I recently heard an episode of "In Our Time," the BBC radio series hosted by Melvyn Bragg, devoted to the Third Crusade. It first aired in 2001, I heard it in 2021. Riley-Smith was one of the three invited experts. Toward the end of the episode, the massacre perpetrated by the Crusaders at the climax of the First Crusade, when they captured Jerusalem after a long siege, and killed non-combatants of the city by the thousands, men, women and children, Muslims, Jews and Eastern Christians indiscriminately -- this massacre was mentioned, an event similarly described by eyewitnesses of all religious affiliations. Riley-Smith became audibly angry, insisting that there was nothing unusual about the Crusaders' behavior at this moment, insisting that the Muslims were just as bad, refusing even to refer to the event as a massacre, repeatedly using the term sack instead of massacre.

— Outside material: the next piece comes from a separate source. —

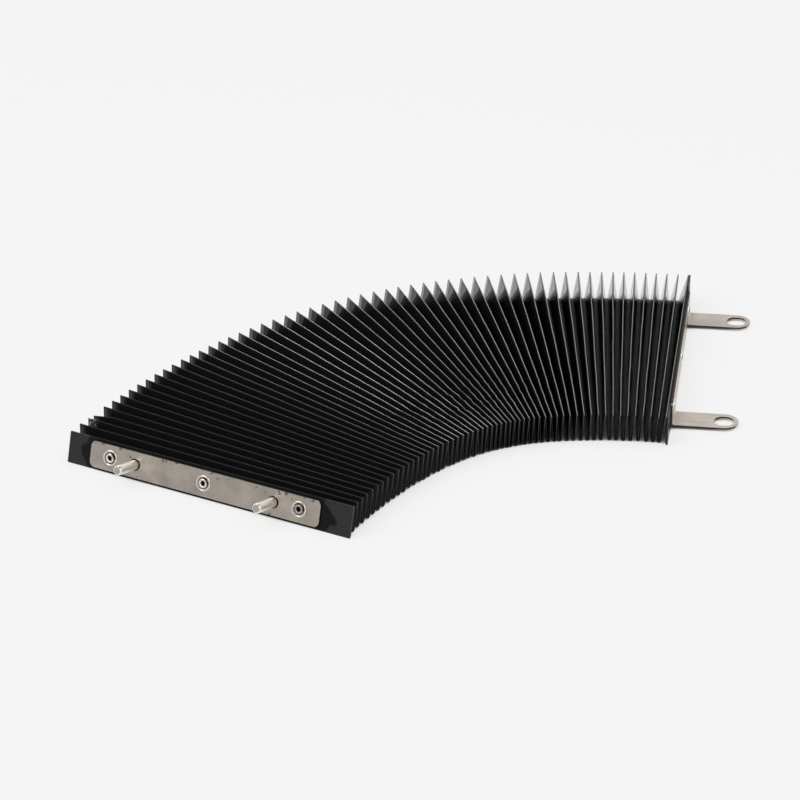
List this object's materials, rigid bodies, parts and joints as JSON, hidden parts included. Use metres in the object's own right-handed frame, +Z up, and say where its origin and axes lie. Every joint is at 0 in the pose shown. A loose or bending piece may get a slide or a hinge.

He even started to talking about ways in which Christians' mentality could have impelled them to greatly exaggerate the horror of the -- sack -- in their descriptions of it. 

Yes, concentrating on people's motivations as Riley-Smith does, gives an historian a very great amount of flexibility in his depictions of events. 

One thing is encouraging: of all the historians who attacked Gibbon during his own lifetime and for a century after -- I don't know one of their names. I'm confident that very few of you could name a single one of them.